Why is $\int^\infty_{-\infty} \frac{x}{x^2+1} dx$ not zero?
Solution 1:
If you "interpret" the integral $ \displaystyle \int_{-\infty}^{\infty} \frac{x}{x^2 + 1} dx$ as $\displaystyle \lim_{R \rightarrow \infty} \int_{-R}^{R} \frac{x}{x^2 + 1} dx$, then it is indeed zero. (This is called the Cauchy principal value).
However, note that the integral $ \displaystyle \int_{-\infty}^{\infty} \frac{x}{x^2 + 1} dx$ can also be interpreted as, for instance, $$\displaystyle \lim_{R \rightarrow \infty} \int_{-R}^{kR} \frac{x}{x^2 + 1} dx = \lim_{R \rightarrow \infty} \frac12 \log \left( \frac{1 + k^2R^2}{1 + R^2} \right) = \log(k) \text{ where }k > 0.$$ You could also take other functions of $R$ such that the lower limit tends to negative infinity and upper limit tends to infinity as $R \rightarrow \infty$ to get different answers.
Hence, $ \displaystyle \int_{-\infty}^{\infty} \frac{x}{x^2 + 1} dx$ is not zero and in fact cannot be assigned any value unless you know how the lower limit and upper limit approach $\infty$.
Solution 2:
We should agree that, whatever it is we want $$\int_{-\infty}^{\infty}f(x)\,dx$$ to be, the expression should still respect the usual rules of integration. In particular, for any real number $c$, we "should" have $$\int_{-\infty}^{\infty}f(x)\,dx = \int_{-\infty}^cf(x)\,dx + \int_c^{\infty}f(x)\,dx.$$
Otherwise, the value of the integral may depend on how we choose to evaluate the integral, and that is no good.
This in turn means that in order for $$\int_{-\infty}^{\infty}f(x)\,dx$$ to make sense, we need both $$\int_{-\infty}^cf(x)\,dx\quad\text{and}\quad\int_{c}^{\infty}f(x)\,dx$$ to make sense separately and independently, and this to happen for every real number $c$.
So in order for $$\int_{-\infty}^{\infty}\frac{x}{1+x^2}\,dx$$ to make sense as a number, we need $$\textbf{both}\quad\int_{-\infty}^c\frac{x}{1+x^2}\,dx\quad\textbf{and}\quad \int_{c}^{\infty}\frac{x}{1+x^2}\,dx\quad\textbf{to each make sense for every }c.$$
However, $$\int_c^{\infty}\frac{x}{1+x^2}\,dx$$ does not exist for any value of $c$, so we cannot make sense of $$\int_{-\infty}^{\infty}\frac{x}{1+x^2}\,dx$$ as a number.

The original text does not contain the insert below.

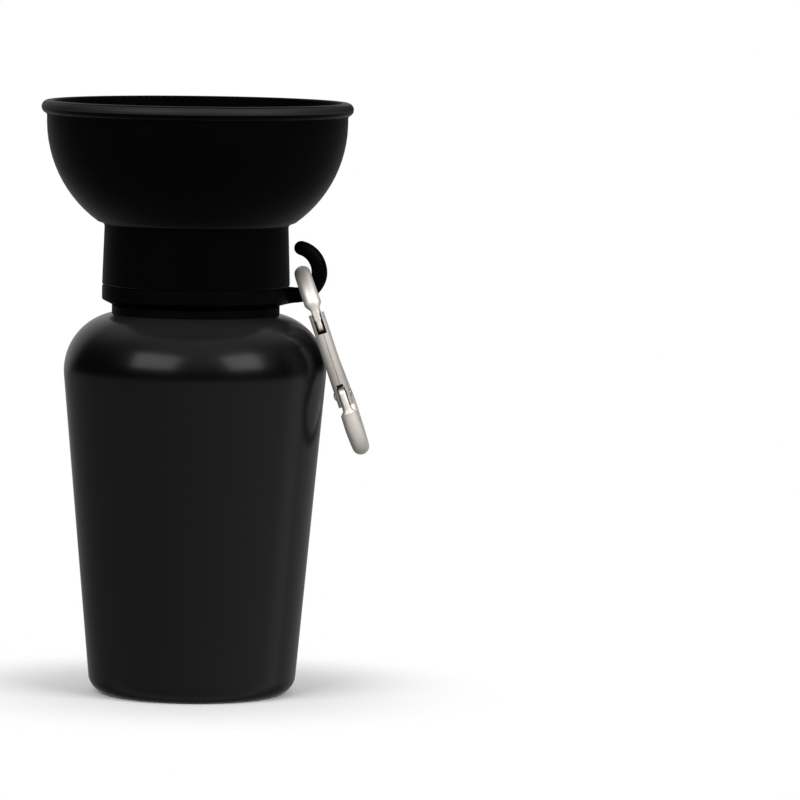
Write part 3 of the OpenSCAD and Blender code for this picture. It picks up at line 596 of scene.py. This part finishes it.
def makeGate(s, latchY):
    bm, bore = bmesh.new(), bmesh.new()
    length = s["gateTop"] + s["gateTail"]
    middle = Matrix.Translation((0, (s["gateTop"] - s["gateTail"]) / 2, 0)) @ Matrix.Rotation(math.radians(-90), 4, 'X')
    addCylinder(bm, s["gateR"], length, 48, middle)
    addCylinder(bore, s["gateBore"], length + 4, 32, middle)
    bm = cutAway(bm, bore)
    half, beyond = s["fork"] / 2, 6  # the cutters end well outside the tube
    slotLow = latchY - s["nose"][3] - s["nose"][0] - s["endGap"]
    notch, notchUp = s["notch"]
    seam, seamOut = s["seam"]
    cuts = (((-beyond, -s["gateTail"] - 2, -half), (beyond, s["tongue"][0] + s["tailGap"], half)),  # for the tongue
            ((-s["forkBack"], 1, -notch), (beyond, s["tongue"][0] + notchUp, notch)),
            ((-s["forkBack"], slotLow, -half), (beyond, s["gateTop"] + 2, half)))  # for the nose
    for low, high in cuts:
        cutter = bmesh.new()
        addBox(cutter, low, high)
        bm = cutAway(bm, cutter)
    cutter = bmesh.new()  # the seam where the folded edges meet, a thin bar turned on edge
    bar = addBox(cutter, (-seam, -1, -seam), (seam, latchY, seam))
    bmesh.ops.rotate(cutter, cent=(0, 0, 0), matrix=Matrix.Rotation(math.radians(45), 3, 'Y'), verts=bar)
    bmesh.ops.translate(cutter, vec=(s["gateR"] + seamOut, 0, 0), verts=bar)
    bm = cutAway(bm, cutter)
    bmesh.ops.dissolve_degenerate(bm, dist=0.005, edges=bm.edges)
    hard = [e for e in bm.edges if e.is_manifold and e.calc_face_angle() > math.radians(40)]
    softenEdges(bm, hard, s["gateRound"])
    for face in bm.faces:  # whatever lies inside the tube's skin is painted dark, as painted shade
        spot = face.calc_center_median()
        face.material_index = int(math.hypot(spot.x, spot.z) < s["gateR"] - 0.5)
    bmesh.ops.transform(bm, matrix=gatePlace(s), verts=bm.verts)
    makePiece("snap_hook_gate", bm, foldedAluminium, "carabiner_gate", ["carabiner_gate"],
              sharp=32, others=[paintedShadeAluminium])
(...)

Now, it is tempting to say that since the function is odd and the interval is symmetric about the origin, the integral "should" be equal to $0$. Unfortunately, that runs into serious trouble pretty soon. Consider for example trying to argue that way with $$\int_{-\infty}^{\infty}\sin x\,dx.$$ Okay, that "should" be $0$ because $\sin x$ is an odd function. However, I claim that in fact, the integral "should" be $2$. Why? Well, $$\begin{align*} \int_{-\infty}^{\infty}&\sin x\,dx\\ &= \cdots + \int_{-4\pi}^{-2\pi}\sin x\,dx +\int_{-2\pi}^0\sin x\,dx + \int_{0}^{\pi}\sin x\,dx +\int_{\pi}^{3\pi}\sin x\,dx + \int_{3\pi}^{5\pi}\sin x\,dx + \cdots \end{align*}$$ now, every integral except for $\int_{0}^{\pi}\sin x\,dx$ is equal to $0$; and $$\int_0^{\pi}\sin x\,dx = 2.$$ So, "clearly", the whole integral, $\int_{-\infty}^{\infty}\sin x\,dx$ "should" equal $2$, not $0$. And by choosing other ways of breaking up $(-\infty,\infty)$, I could give you good reasons why the integral "should be" any particular number you want between $-2$ and $2$.
This just won't do; and so we solve the problem by reaching the only conclusion possible: the original integral simply does not exist. Just because our function is odd is not enough reason to conclude the integral "should" be $0$.